While residents of New Orleans deal with crime, crumbling infrastructure and garbage, City Hall seems to be concerned with renaming parks and streets and fighting with each other moving City Hall to the Treme.
"It does seem that the priorities of the council are not necessarily the priorities of the citizens or the electorate."
Political analyst Dr. Ed Chervenak says it seems elected officials like the mayor and city council are taking on smaller issues that are not in sync with the voters.
If City Hall isn't going to pay attention to the issues of crime and crumbling infrastructure, what can voters do?
It comes down to getting their attention. Dr. Ed Chervenak says you need a good organizer, a policy entrepreneur he calls it.
"Basically you would need a policy entrepreneur or leader who could mobilize people or get them into the streets like we saw with the folks in Treme," Chervenak says.

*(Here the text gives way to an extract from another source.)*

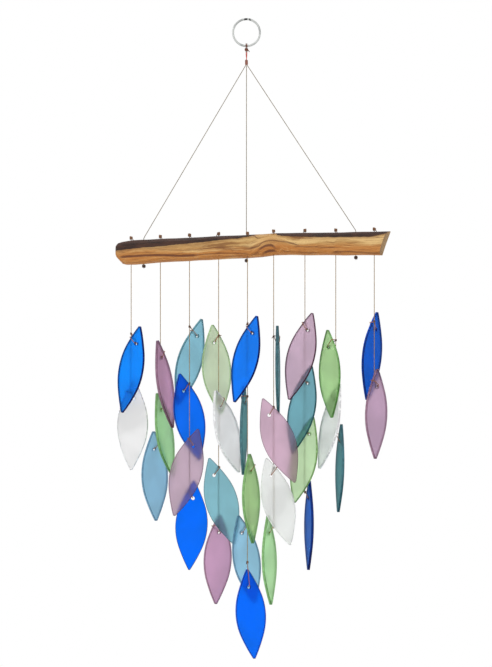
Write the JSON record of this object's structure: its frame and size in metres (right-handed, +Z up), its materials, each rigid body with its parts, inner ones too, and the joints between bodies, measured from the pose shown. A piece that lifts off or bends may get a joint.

"So, that sent a clear message to the people in charge and I think that's what would be needed to capture their attention."
Chervenak points to the successful efforts to stop Mayor LaToya Cantrell's push to move City Hall. If that doesn't work: "There's always the potential that a dark horse candidate could emerge," he says. "We haven't really heard or seen any efforts of that happening.
But we're also waiting for qualifying, then we're really going to know who is going to run for what."